Let us suppose that in a research field there are no true findings at all to be discovered. History of science teaches us that scientific endeavor has often in the past wasted effort in fields with absolutely no yield of true scientific information, at least based on our current understanding.
In such a “null field,” one would ideally expect all observed effect sizes to vary by chance around the null in the absence of bias. The extent that observed findings deviate from what is expected by chance alone would be simply a pure measure of the prevailing bias.
How Can We Improve the Situation?
A major problem is that it is impossible to know with 100% certainty what the truth is in any research question.
In this regard, the pure “gold” standard is unattainable.
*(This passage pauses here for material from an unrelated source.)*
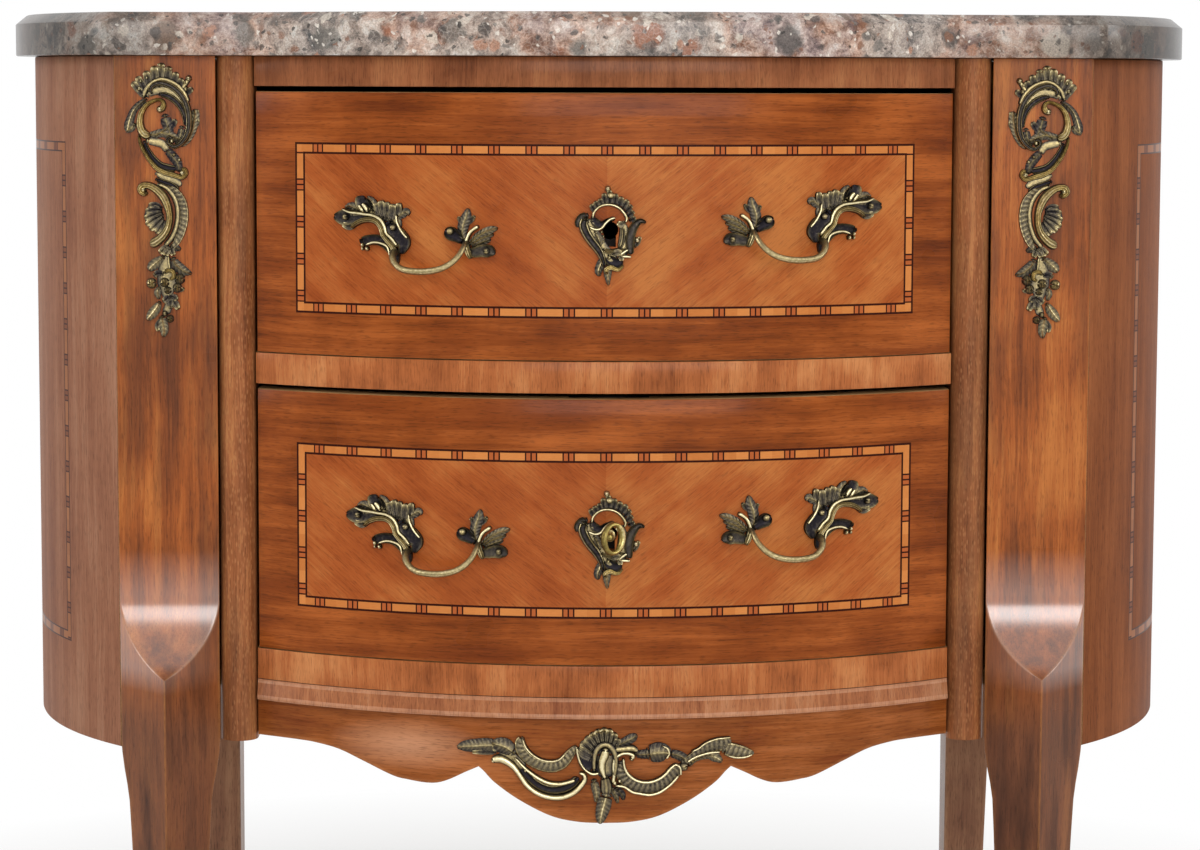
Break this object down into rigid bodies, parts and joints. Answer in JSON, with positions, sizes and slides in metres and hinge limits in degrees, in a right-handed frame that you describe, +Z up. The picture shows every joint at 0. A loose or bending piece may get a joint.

However, there are several approaches to improve the post-study probability
Better powered evidence, e.g., large studies or low-bias meta-analyses, may help, as it comes closer to the unknown “gold” standard.
However, large studies may still have biases and these should be acknowledged and avoided.
Moreover, large-scale evidence is impossible to obtain for all of the millions and trillions of research questions posed in current research
Moreover, one should be cautious that extremely large studies may be more likely to find a formally statistical significant difference for a trivial effect that is not really meaningfully different from the null
Second, most research questions are addressed by many teams, and it is misleading to emphasize the statistically significant findings of any single team.
What matters is the totality of the evidence.